I went for a nice walk to Target and Boba Loca (smoothie/boba place) to buy some things for my *~*~~**~Holiday/One Direction party invitations*~*~*~*~* I told my brother if he'd like to go, but of course he complained so I was just going to leave him be and go alone. He asked me where I was going and I just said nowhere and walked out the door. It is pretty irritating how he always pays Xbox all day, but can't even run a quick errand with me???? I started walking out and while I was out halfway to Target, I saw him running. It was quite nice. He is very annoying at times, but it's cool to have a little brother. Our talks are always pretty interesting, but he gets annoying after a while, ahahahahaha. I do love that kid, even if I'm mean to him half the time!!!!!
 // shirt - forever21 // skirt - thrifted // knee highs - target // jujus - aa // lipstick - kate moss collection // 
Thoughts of the weekend: I want to feel a heartbreak. You may think I am crazy to want to, but I have never had a serious boyfriend. I have had a one-week boyfriend (oh 8th grade), but I don't really count it considering IT WAS ONLY 1 WEEK. Lots of people say it feels like you are nothing and like your heart has just been torn into millions of pieces. It hurts to move and hurts to talk, just everything hurts. You cry so much and just want to die. How can a boy/girl make another feel that way? Why are you crying because someone broke your heart like OKKKKK you're an asshole, I am not wasting my tears on you. Now, DO NOT ATTACK ME YET. I have not felt a heart break so I want to know WHY this happens, why you cry so much, why your body hurts, WHYYYYYY. My sister calls me crazy because I want to know how it feels like, but I just do! I want to experience it so I can understand others.
Another thought I have been having is being alone at school. Some people think it's so lame being alone at school and you're a loser if you are. Why is that? That is completely unreasonable and stupid? What if I am having a bad day and don't feel like talking to anyone? What if I just FEEL like being alone? Why am I going to be judged and going to be called a "loner" and a "bitch" because I want to be left alone? I hate how society makes being alone a bad thing. I sometimes wish I was alone at school because it would make me more independent, but it is good to have friends around. Just, I wish hanging out alone wasn't seen as such a bad thing.
ANOTHER thought I have been having is WHY ISN'T CARRIE AND SEBASTIAN TOGETHER?!??!?!?!?!?! I started watching The Carrie Diaries, a prequel to Sex & the City, and I finished it in less than 2 days and ohgnjknrtonbndrjibggkrudntv. I have NEVER been this mad about a show, NEVER. You guys have to watch it, it is sooooo good. I think it just started last year so they only have 1 1/2 seasons so far (season 2 is airing right now). Young Carrie Bradshaw is SOOOOOO fabulous. AGHHH, it makes me want to achieve my dreams and walk around New York and just be cool!!!!!!!! The show is set in the 80's because, I mean it's young Carrie, so it is sooooooo rad. Their clothes are perfect, the music is perfect, THE SHOW IS JUST PERFECT. Although, personally, I don't think they do a very good job on keeping the 80's vibe, but it's still great. Recommend on watching it!
I thought I would show off my cute invitations, all ready to be given out and mailed out! I am so excited for my party, it's going to be super cool and fun. I haven't seen my friends that I'm inviting in SOOOO long so I am excited for all of us to reunite finally and hopefully everything goes well!!!!!

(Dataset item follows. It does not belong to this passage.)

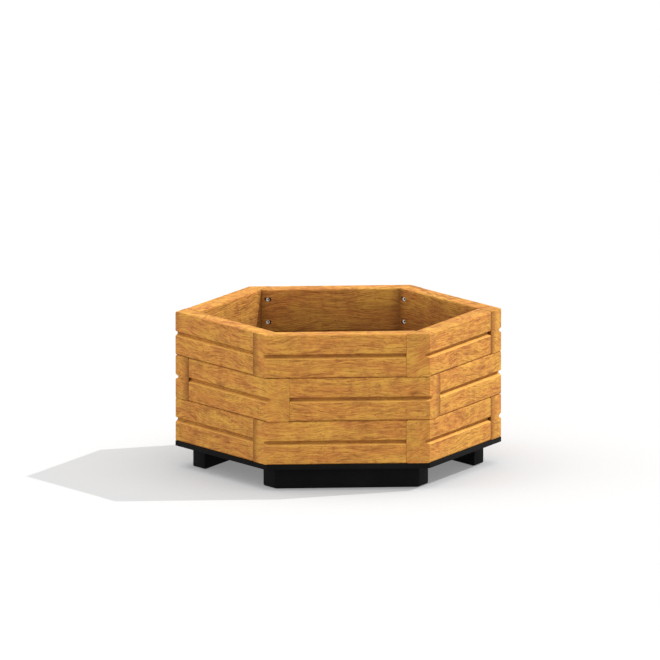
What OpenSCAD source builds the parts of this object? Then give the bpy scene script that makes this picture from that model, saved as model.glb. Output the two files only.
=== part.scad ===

THE FLOWER POWER BITCHES QUESTION

Question: Do you wear make-up, if so, why? Because you actually WANT to or because you think people think you look prettier that way?

Ugh, make-up. I have previously talked about my opinion on make-up so I won't go on a full on rant, but damn I HATE IT. I don't get how people just cake it on EVERY SINGLE DAY. It's a pain in the butt so I don't wear it much. I occasionally wear mascara, OCCASIONALLY, and I almost always wear blush, and lipstick is my best friend. I think lipstick can be a highlight of an outfit and just make it look much more better. I don't give a rat's ass on people's opinion of my face. IT'S MY FACE. So yeah, I hate make-up and plan on never wearing foundation/cover up.

Brianna: I actually do wear make up. Well, I guess it depends because I only wear mascara. I'm not very skilled in face and eye make up. I can't even put eye liner on. In eighth grade I always said putting make up was a waste because I felt I looked the same with it on. So what was the point? But then I thought let's try it one more time and I liked how I looked. After I saw how I looked with mascara I didn't like the way I looked without it. I think that says a lot about how much of a difference make up can do to you. Once you like what you see you are not willing to go back. I wear make up because I like how it looks. I could care less if people think I look nicer with it on. There has been times wear I didn't wear mascara to school and no one straight out and told me I looked bad. Even if they thought it, I don't mind, it's their worry, not mine. Another little story is I know of this girl and she had told me she puts make up because one of her siblings always told her she looked bad without it.. I think that's horrible. And it shows how that one person can make you feel bad about your appearance. Make up is just a mask some people use to feel better about themselves. And it's also a comfort blanket. I don't know make up is weird. I'm just kind of glad I don't know how to properly use it. If I did I would probably be stressing out over what foundation matched my skin tone.

Cynthia: Yes, I wear makeup, for the most part just mascara, but sometimes foundation. I hate it so much. Lately I’ve been going to school without it but thats rarely. I really hate makeup so much. I only wear it because my mom bought it for me and I wasn’t even asking for it. I took the hint that I needed it. So I only wear foundation when she tells me I look awful, or else I don’t. But lately she’s been bringing up more makeup that I need to buy. I mean I guess I’ll wear it to make her happy, but I would much rather stay makeup free. But I agree it does make me look better, but I don’t feel better because its so uncomfortable! But I guess its a way of life.  

Hessica: I wear make-up to make myself feel pretty and to show off my individuality for myself, not for others and especially not for a boy!